DEFENSIVE BACKS: Starters - LCB Nnamdi Asomugha, RCB Fabian Washington, FS Stuart Schweigert, SS Michael Huff. Backups - CB Stanford Routt, CB Duane Starks, CB Tyrone Poole, SS Derrick Gibson, SS Jarrod Cooper, S Eugene Hiram, S Alvin Nnabuife, CB Dennis Davis, CB Chris Carr, CB Raymond Washington.

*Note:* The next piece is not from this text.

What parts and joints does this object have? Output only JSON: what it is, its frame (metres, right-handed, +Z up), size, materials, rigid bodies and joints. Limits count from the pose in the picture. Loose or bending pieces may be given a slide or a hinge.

The Raiders exhibited the ability to cover receivers last season but were short on playmakers. They intercepted only five passes, the lowest total in NFL history over a 16-game season. The hope is Huff, the first-round pick out of Texas, will help with forcing turnovers, whether it be interceptions or fumble recoveries. He will be used much in the way the Raiders used the oft-injured Charles Woodson, although he will play deep as a safety more often. Huff will play some man coverage, single up on difficult inside matchups, rush the passer on occasion and play in the box as a run defender. Asomugha is going into his fourth year and has yet to intercept a pass, although he is a rangy if conservative pass defender. Washington held up well as a rookie starter, and Schweigert has flashed some big play capability as well as the occasional big mistake. Expect one of the veteran free agents -- Starks or Poole -- to emerge as nickel or dime defender. Routt, as a rookie, had the look and athletic skill of a prospect but it remains to be seen whether he has the sense or instinct to justify his second-round selection in 2005. Carr has a safety's taste for hitting but a corner's size.

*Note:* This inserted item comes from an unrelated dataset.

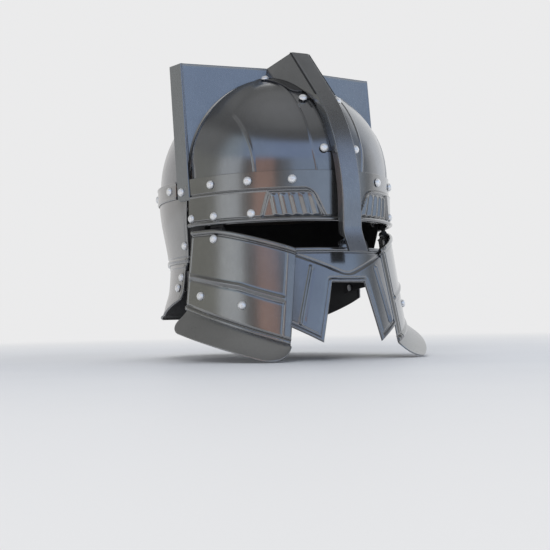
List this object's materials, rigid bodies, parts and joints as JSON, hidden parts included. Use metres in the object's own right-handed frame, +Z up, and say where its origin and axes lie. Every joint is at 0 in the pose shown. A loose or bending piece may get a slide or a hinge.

Janikowski, drafted in the first round in 2000 because of his leg strength, was 7-for-15 from 40 yards or further in the worst season of his career. He'll get another year to straighten it out. Lechler remains among the NFL's premiere punters, and would be an even better weapon if Oakland ever had coverage teams to match his skills. Carr had his moments as a rookie return specialist, although he never broke one for the distance. Treu is as reliable a long-snapper as there is in the NFL.